Online reputation management should be an integral part of your marketing strategy. Monitor your reviews, both customer and product reviews, frequently. Respond to all negative and positive reviews if your team has the capacity to do so. Search engines also look to see which brands are responding to reviews and which are ignoring their customers.
Partnering with prominent, relevant influencers in your niche can help you more effectively reach your target audience. It can also help provide a relevant backlink to help you build your expertise, trust, and authority with search engines.
Influencers have already built a strong following, whether on a blog or on their social media sites. Their followers trust their recommendations and are more likely to trust your business too when the influencer gives your products or services their stamp of approval.

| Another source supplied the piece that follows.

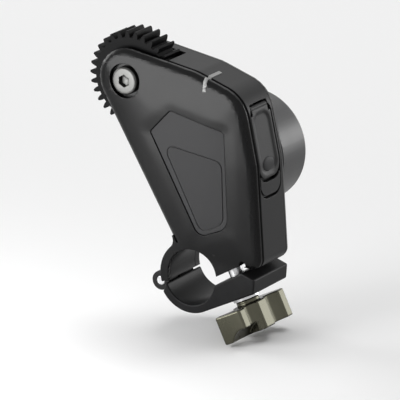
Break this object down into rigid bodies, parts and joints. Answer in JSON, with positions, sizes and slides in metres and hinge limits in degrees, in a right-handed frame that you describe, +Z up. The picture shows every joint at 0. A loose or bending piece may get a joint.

Additionally, when an influencer shares a link to your site, it increases the opportunity for others to share the link with their networks. This helps build your brand’s online presence and may prompt other publications to share your link as well.
Off-page SEO checklist
Both on- and off-page SEO present an abundance of opportunities to improve your search rankings. Your business can foster a better overall experience with current and potential customers.
How do you make sure you’re taking advantage of every off-page opportunity for your business? Here is a helpful off-page SEO checklist to ensure you’re taking advantage of every strategy possible to appear higher in the search rankings.
- Ask your customers to leave reviews for your business post-purchase.
- Build influencer relationships within your niche.
- Seek out opportunities for quality backlinks to build your link profile.
- Publish guest blog posts on sites with good domain authority.
- Optimize your Google Business Profile and fill out every available field.
- Grow your social media presence and respond to your followers when/if applicable.
- Find broken links on other sites and ask them to replace these links with your relevant links.